Because the Idaho Legislature imposed certain duties upon ditch owners, the Court held in some situations it will be imperative for ditch owners to have the authority to respond quickly to unreasonable encroachments of their easements and rights-of-ways, and to address or remove those encroachments without judicial pre-approval. According to the Court, this advances the legislative objective to permit ditch owners to meet the needs of water users and protect the persons and property of third parties.
The Court held Pioneer is therefore entitled to deference in their decisions involving the maintenance of irrigation ditches and the approval, denial, or removal of encroachments thereof. According to the Court, the Legislature granted irrigation districts the authority to make such decisions through § 42-1209, which allows a ditch owner to review, permit, or deny a third party’s request for encroachment. Ditch owners, especially irrigation districts, must also satisfy comprehensive statutory obligations and risk exposure to liability for failing to reach those obligations. Judicial review of a ditch owner’s decision to grant, deny, or remove an encroachment, the court held, is therefore limited to whether the ditch owner’s decisions were arbitrary and capricious, or whether the ditch owner reached its decisions in an unreasonable manner.

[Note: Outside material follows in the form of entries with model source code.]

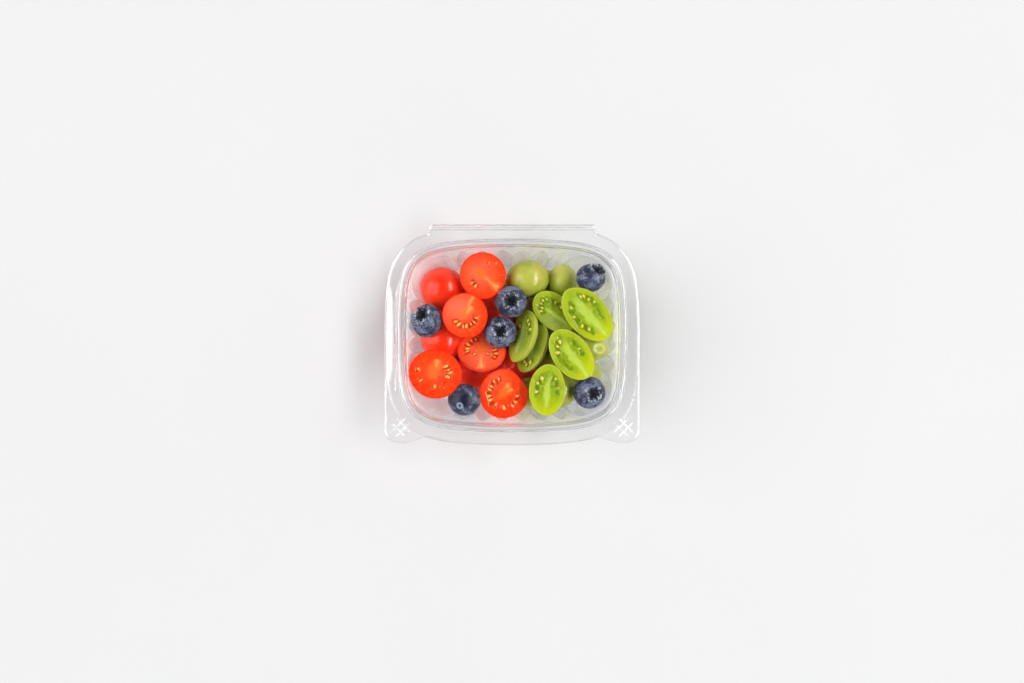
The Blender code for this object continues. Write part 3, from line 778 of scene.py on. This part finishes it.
def cut_fields(reach, turn, pattern, seed):
    """The masks over a cut face, from the place on it: reach 0 to 1 and turn.

    Gel lies in bands, each along part of a circle, and is deepest between its seeds; the core is a
    soft oval; a streak widens and brightens outwards from the middle; fibres are fine waves round the
    flesh that grow towards the rim; one side is riper, and one soft patch is pale: a painted sheen.
    """
    draw = np.random.default_rng(seed)
    x, y = reach * np.cos(turn), reach * np.sin(turn)
    gel, deep = np.zeros_like(reach), np.zeros_like(reach)
    for start, end, band, width, count in pattern["bands"]:
        middle, half = math.radians(start + end) / 2, math.radians(end - start) / 2
        beside = wrapped(turn - middle)
        ripple = 0.03 * np.sin(9 * turn + draw.uniform(0, 6)) + 0.02 * np.sin(17 * turn)
        inside = smooth(np.abs(reach - band - ripple) / width, 1.2, 0.55)
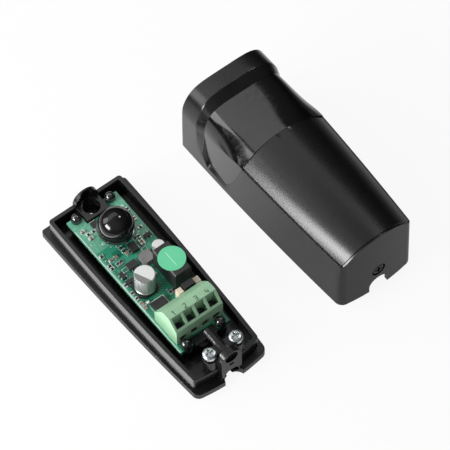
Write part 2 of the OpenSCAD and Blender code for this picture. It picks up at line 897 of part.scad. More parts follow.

Finally, the Court overturned the district court’s ruling that Pioneer had an exclusive right to its primary easement and right of way. The Court cited a long list of common law rulings indicating a ditch owner’s easement interests are not absolute, even if the owner is an irrigation district entitled to judicial deference in its decision-making process. The Court refused to read a statute as abrogating common law without evidence that abrogation was the Legislative’s intent. Pioneer’s ownership of its easements and rights-of-ways is therefore neither absolute nor exclusive, and may potentially interfere with the ownership interests of landowners and other third parties.
The holding of the district court is therefore affirmed in part and reversed in part.